Wikidata:Property proposal/Vietnamese pronunciation

From Wikidata
Jump to navigation Jump to search

Vietnamese reading

[edit]

Originally proposed at Wikidata:Property proposal/Generic

DescriptionReading of Han character in Quốc Ngữ.
Data typeString
DomainHan characters
Allowed valuesAny valid Quốc Ngữ syllable with mandatory qualifier: sinogram reading pattern (P5244) with one or both of the following values: chữ Hán (Q1378119) and chữ Nôm (Q875344)) optional qualifier of writing system (P282) with values of simplified Chinese characters (Q185614) or traditional Chinese characters (Q178528) (only used if the item has the corresponding writing system)
Example 1(Q4025820) -> ① nhất (sinogram reading pattern (P5244): chữ Hán (Q1378119) and chữ Nôm (Q875344)); ② nhứt (sinogram reading pattern (P5244): chữ Hán (Q1378119))
Example 2(Q3863965) -> ① đấy (sinogram reading pattern (P5244): chữ Nôm (Q875344)); ② đế (sinogram reading pattern (P5244): chữ Hán (Q1378119))
Example 3(Q3863998) -> ① hải (sinogram reading pattern (P5244): chữ Hán (Q1378119) and chữ Nôm (Q875344)); ② hẩy (sinogram reading pattern (P5244): chữ Nôm (Q875344))
SourceVietnamese Nôm Preservation Foundation (http://nomfoundation.org/), WinVNKey (http://winvnkey.sourceforge.net/), Unihan database
Number of IDs in source17,565 items (based on Nôm Preservation Foundation)
Expected completenesseventually complete (Q21873974)
Robot and gadget jobsYes

Motivation

This is another property of Hanzi.

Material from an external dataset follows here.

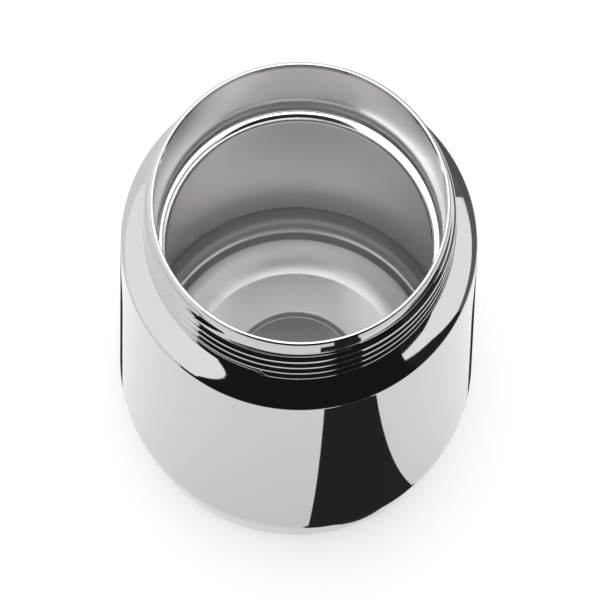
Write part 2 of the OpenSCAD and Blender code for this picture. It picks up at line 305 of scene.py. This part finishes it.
def makeSatinSteel():
    values = satinValues
    material, tree, shader = newMaterial("satinSteel")
    shader.inputs["Base Color"].default_value = values["colour"]
    shader.inputs["Metallic"].default_value = 1
    grain, height = turnedCoordinates(tree, *values["grain"])
    low, high = values["ledgeHeights"]
    under = mapTo(tree, height, (low - values["fadeUnder"]) * mm, low * mm,
                  values["wallRoughness"], values["ledgeRoughness"])
    over = mapTo(tree, height, high * mm, (high + values["fadeOver"]) * mm,
                 0, values["neckRoughness"] - values["ledgeRoughness"])
    turned = noiseOf(tree, grain, 1, 2)
    zone = mathNode(tree, "ADD", under, over)
    spread = mapTo(tree, turned, *noiseMiddle, -values["roughnessSpread"], values["roughnessSpread"])
    tree.links.new(mathNode(tree, "ADD", zone, spread), shader.inputs["Roughness"])
    addBump(tree, shader, turned, *values["grainRelief"])
    return material


blastedValues = {
    "colour": (0.60, 0.588, 0.583, 1),
    "roughness": (0.29, 0.37),
    "grainScale": 2200,
    "grainRelief": (0.6, 0.006),
    "discHeight": 7.2,
    "dishHeight": 9.3,
    "discPaintedShade": 0.5,  # painted shade: the centre disc's colour is darkened to this share, and this fades out by the dish's height
}


# blasted steel for the liner floor, with painted shade darkening its centre disc
def makeBlastedSteel():
    values = blastedValues
    material, tree, shader = newMaterial("blastedSteel")
    shader.inputs["Metallic"].default_value = 1
    place = addNode(tree, "ShaderNodeTexCoord").outputs["Object"]
    mottle = noiseOf(tree, place, values["grainScale"], 4)
    split = addNode(tree, "ShaderNodeSeparateXYZ")
    tree.links.new(place, split.inputs[0])
    # painted shade: the colour is darkened at the centre disc and brightens up to the dish's height
    shade = mapTo(tree, split.outputs["Z"], values["discHeight"] * mm, values["dishHeight"] * mm,
                  values["discPaintedShade"], 1)
    paintedShadeColour = addNode(tree, "ShaderNodeVectorMath", operation="SCALE")
    paintedShadeColour.inputs[0].default_value = values["colour"][:3]
    tree.links.new(shade, paintedShadeColour.inputs["Scale"])
    tree.links.new(paintedShadeColour.outputs["Vector"], shader.inputs["Base Color"])
    tree.links.new(mapTo(tree, mottle, *noiseMiddle, *values["roughness"]), shader.inputs["Roughness"])
    addBump(tree, shader, mottle, *values["grainRelief"])
    return material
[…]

GZWDer (talk) 19:03, 20 July 2018 (UTC)[reply]

Discussion

 Support Additional data from Nom Foundation is available here: Module:vi/nom-data KevinUp (talk) 02:26, 21 July 2018‎ (UTC)[reply]

@KevinUp, Mxn, GZWDer, Okkn: ✓ Done: Vietnamese reading (P5625). − Pintoch (talk) 08:14, 12 August 2018 (UTC)[reply]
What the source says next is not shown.